Caught in a gap between imitation and creation: a cheer for Japanese engineers

These days, we very often hear through the mass media that the influence of Japan on the world is waning in almost all fields from science and technology to sports and politics. Thus Japan is beginning to be caught in a downward spiral, going beyond the state of depressed stagnation.

Looking at the engineering field where semiconductor memory and LED products made in Korea are emerging in the market and the technologies for the Shinkansen bullet trains are exported from China, we have often seen Japanese engineers criticizing those countries as not being creative but simply imitating Japanese technologies (sour grapes?). Nevertheless, the Japanese are not aggressive in claiming licensing rights by obtaining patents. Moreover, products that rely on original Japanese techniques do not have a global impact, and thus the precedence of those techniques is ignored. Communication of information from the Japanese IT industry is sluggish. This phenomenon can be seen in the fields of mobile phones and car navigation systems, which were once the most advanced in the world and are now mocked as Galapagos.

Originally, technological development in the Japanese mobile phone industry resulted in a wide variety of advanced techniques before other countries, including the establishment of high-speed mobile data networks, Internet interfaces like i-mode, mobile game interfaces, broadcast interfaces for terrestrial digital broadcasting, and functional wallet phones-the industry achieved almost all possible kinds of information services. However, none of the techniques just described created a global trend. In fact, the emerging technologies of the smartphone have had a rather strong impact and are becoming established as a new trend.

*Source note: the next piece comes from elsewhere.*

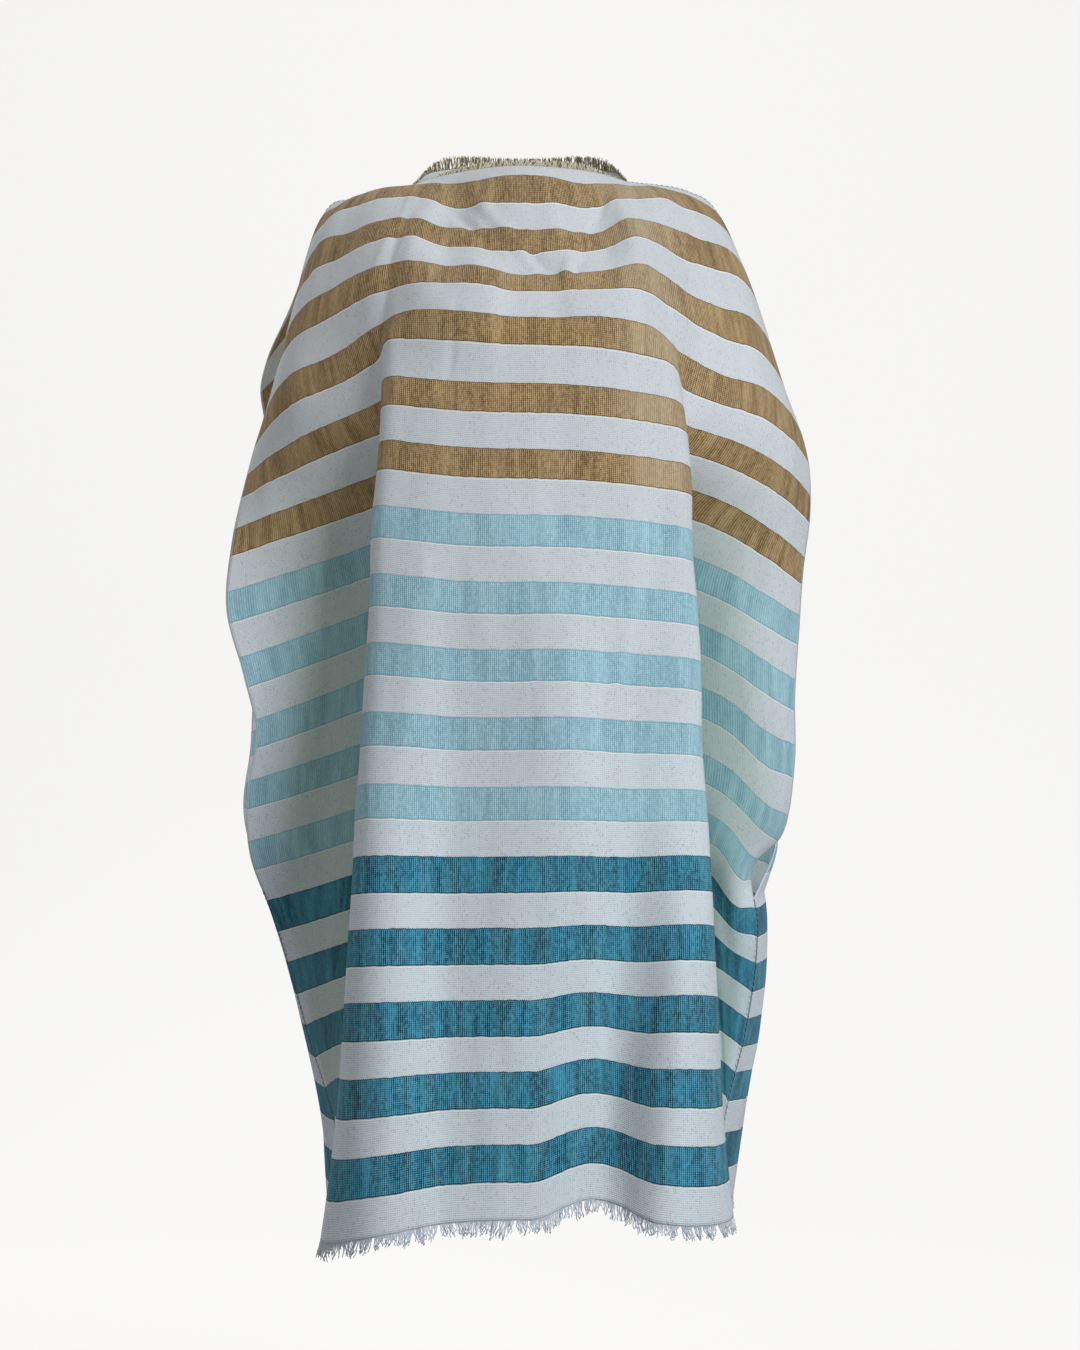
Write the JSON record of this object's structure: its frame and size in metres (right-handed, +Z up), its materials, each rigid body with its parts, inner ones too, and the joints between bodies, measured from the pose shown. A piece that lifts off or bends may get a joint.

In the field of car navigation systems, Japan has led the world in the development of advanced technologies from the world's first introduction of GPS to consumer products to the map matching, sophisticated route searches, traffic prediction, and real-time map updates. However, the present trend in car navigation systems in the West is not Japanese but simple PND (personal navigation devices), which are easily removable and specialized in the function of navigation.

The sluggish state of Japanese technologies as mentioned above can be considered a downward spiral between imitation and creation, and breaking the cycle may be the primary challenge for Japanese engineers in the future. How can we find an effective drug for overcoming such a downward spiral? Let me offer my humble opinion on the question: "don't stick to creation from which imitation is eliminated."

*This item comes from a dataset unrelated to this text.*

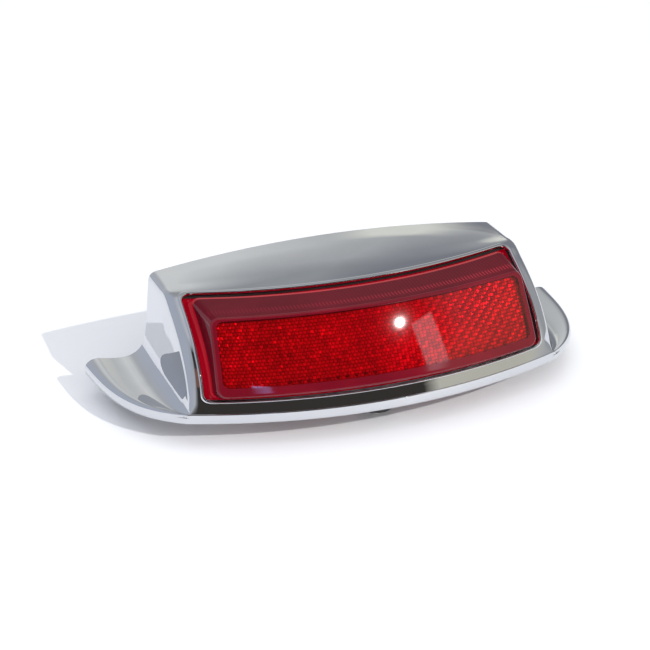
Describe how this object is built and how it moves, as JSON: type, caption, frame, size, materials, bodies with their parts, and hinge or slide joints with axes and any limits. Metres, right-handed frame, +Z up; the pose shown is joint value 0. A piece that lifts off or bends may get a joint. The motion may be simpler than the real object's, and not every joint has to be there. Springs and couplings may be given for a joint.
{
  "type": "motorcycle fender-tip tail light",
  "caption": "Chrome fender-tip lamp housing with a curved red reflex lens, twist-out bulb holders and bolt-on lugs.",
  "frame": {"origin": "middle of the footprint, on the plane the part stands on", "axes": "+X across the vehicle, lens towards -Y, open fender side towards +Y, +Z up as the part lies on a bench"},
  "size_m": [0.196, 0.0698, 0.0514],
  "materials": {
    "chrome_plate": "mirror chrome plate",
    "lens_red": "clear red moulded plastic",
    "reflex_red": "prismatic red plastic",
    "black_rubber": "matt black rubber",
    "tray_white": "satin white paint",
    "connector_nylon": "natural nylon",
    "socket_black": "black moulded plastic",
    "bulb_base": "moulded bulb base",
    "bulb_glass": "clear glass",
    "filament": "tungsten wire",
    "contact_brass": "tinned brass",
    "lead_jacket": "black lead jacket",
    "zinc_steel": "zinc plated"
  },
  "bodies": {
    "lamp": {"chrome_housing": "chrome_plate", "lamp_tray": "tray_white", "lead_connector": "connector_nylon", "lead_left": "lead_jacket", "lead_right": "lead_jacket", "lens_gasket": "black_rubber", "mount_bolt_front": "zinc_steel", "mount_bolt_left": "zinc_steel", "mount_bolt_right": "zinc_steel", "mount_isolator_front": "black_rubber", "mount_isolator_left": "black_rubber", "mount_isolator_right": "black_rubber", "mount_nut_front": "zinc_steel", "mount_nut_left": "zinc_steel", "mount_nut_right": "zinc_steel", "mount_washer_front": "zinc_steel", "mount_washer_left": "zinc_steel", "mount_washer_right": "zinc_steel", "red_lens": "lens_red", "reflex_reflector": "reflex_red", "tray_screw_left_lower": "zinc_steel", "tray_screw_left_upper": "zinc_steel", "tray_screw_right_lower": "zinc_steel", "tray_screw_right_upper": "zinc_steel"},
    "socket_left": {"bulb_base_left": "bulb_base", "bulb_filament_left": "filament", "bulb_glass_left": "bulb_glass", "bulb_socket_left": "socket_black", "contact_lower_left": "contact_brass", "contact_upper_left": "contact_brass", "socket_seal_left": "black_rubber"},
    "socket_right": {"bulb_base_right": "bulb_base", "bulb_filament_right": "filament", "bulb_glass_right": "bulb_glass", "bulb_socket_right": "socket_black", "contact_lower_right": "contact_brass", "contact_upper_right": "contact_brass", "socket_seal_right": "black_rubber"}
  },
  "joints": [
    {"name": "socket_left_twist", "type": "hinge", "parent": "lamp", "child": "socket_left", "pos_m": [-0.033, 0.0005, 0.02479], "axis": [0, -0.6532, 0.7572], "range_deg": [0, 45]},
    {"name": "socket_right_twist", "type": "hinge", "parent": "lamp", "child": "socket_right", "pos_m": [0.033, 0.0005, 0.02479], "axis": [0, -0.6532, 0.7572], "range_deg": [0, 45]}
  ]
}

Of course, it would be ideal if we could achieve creative technology with an impact on the world soon after starting development; however, creation is affected by the knowledge and environment of the engineer inspired to achieve the creation, and the inspiration is not always evaluated as leading to achievement in the first stage. Thus many ideas are dismissed. This process of creation repeats the cycle of inspiration and evaluation until the creation receives a positive evaluation. Therefore, maintaining enthusiasm for the creation is likely to be a key factor in the achievement.

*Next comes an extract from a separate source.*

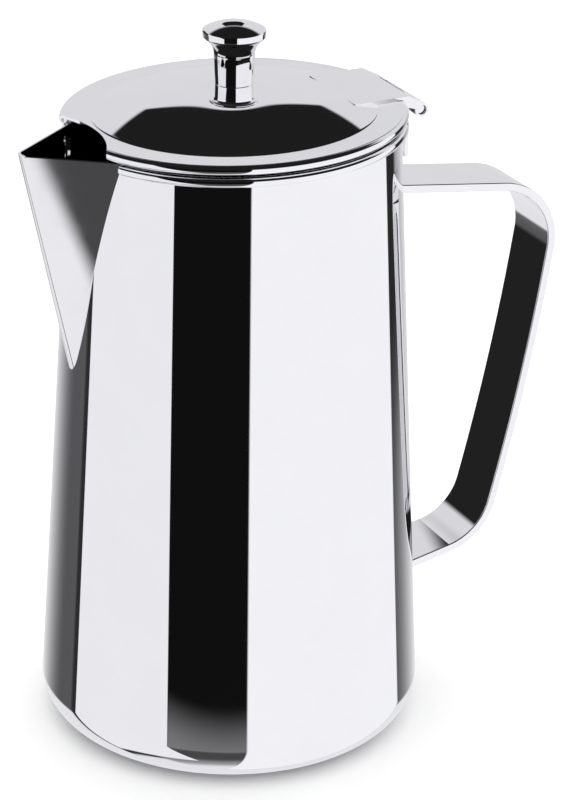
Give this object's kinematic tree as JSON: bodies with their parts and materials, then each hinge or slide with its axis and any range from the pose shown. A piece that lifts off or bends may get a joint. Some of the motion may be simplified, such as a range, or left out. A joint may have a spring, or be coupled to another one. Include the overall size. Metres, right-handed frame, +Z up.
{
  "type": "coffee pot",
  "caption": "Polished steel coffee pot with a tapered body, folded pouring spout, flat strap handle and a hinged lid with a turned knob.",
  "frame": {"origin": "centre of the standing plane under the base, on the axis of the tapered body", "axes": "+Z up along the body's axis, +X towards the handle and hinge, -X towards the spout, +Y along the hinge pin"},
  "size_m": [0.1813, 0.1236, 0.2327],
  "materials": {
    "polished_steel": "mirror-polished stainless steel sheet",
    "turned_steel": "turned and polished stainless steel",
    "weld_steel": "ground and polished weld metal",
    "plain_steel": "plain stainless steel fastener"
  },
  "bodies": {
    "pot": {"pot_body": "polished_steel", "spout": "polished_steel", "handle_strap": "polished_steel", "handle_fillet_top": "weld_steel", "handle_fillet_low": "weld_steel", "hinge_bracket": "polished_steel", "hinge_pin": "turned_steel"},
    "lid": {"lid_shell": "polished_steel", "lid_hinge_leaf": "polished_steel", "knob_collar": "turned_steel", "knob_grip": "turned_steel", "knob_screw": "plain_steel", "knob_washer": "plain_steel"}
  },
  "joints": [
    {"name": "lid_hinge", "type": "hinge", "parent": "pot", "child": "lid", "pos_m": [0.0562, 0, 0.2025], "axis": [0, 1, 0], "range_deg": [0, 105]}
  ]
}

I think that an allergic attitude toward imitation should be never allowed and would likely exhaust engineers. The imitative way of thinking as in "catch up and overtake," which is dominant in emerging countries like the current China, produces the dramatic effect of concentrating the energy toward development since options are limited, so the engineers are not likely to become exhausted from an allergy to imitation.

In industrialized countries, business operations from the use of imitated technologies are criticized severely, which puts a barrier against the business itself. But, I think that new creation gained through a combination of imitated factors might be less criticized.

Jules Henri Poincar?, a French mathematician and philosopher of science said, "Invention consists in avoiding the constructing of useless contraptions and in constructing useful combinations that are infinitely in the minority. To invent is to discern, to choose." I think the factors in that combination are not necessarily creative; imitation should be allowed. In the fields of smartphones and PNDs, which are being established as a new global trend, for example, Japanese technologies are not always ignored; in fact, they seem to be imitated in a progressive form. As examples, the function of Japanese wallet phones has just been added to smartphones, and the prediction of traffic congestion from Japanese car navigation systems has finally been added to PND as well. In particular, the concept of smartphones was born through many years of trial-and-error approaches by Apple Inc. CEO Steven Jobs, who invented the iPhone, which is recognized as the result of Jobs' efforts to find a breakthrough in the U.S. handheld device sector, where Apple had been a latecomer to the mobile phone market. Though I don't mention the details about the birth of the iPhone's concept, it resulted from the studies of i-mode provided in Japanese mobile phones and Blackberry, which was a big hit in U.S. mobile phones, and not completely original. It seems that many aspects of the iPhone are based on the imitation of existing technologies.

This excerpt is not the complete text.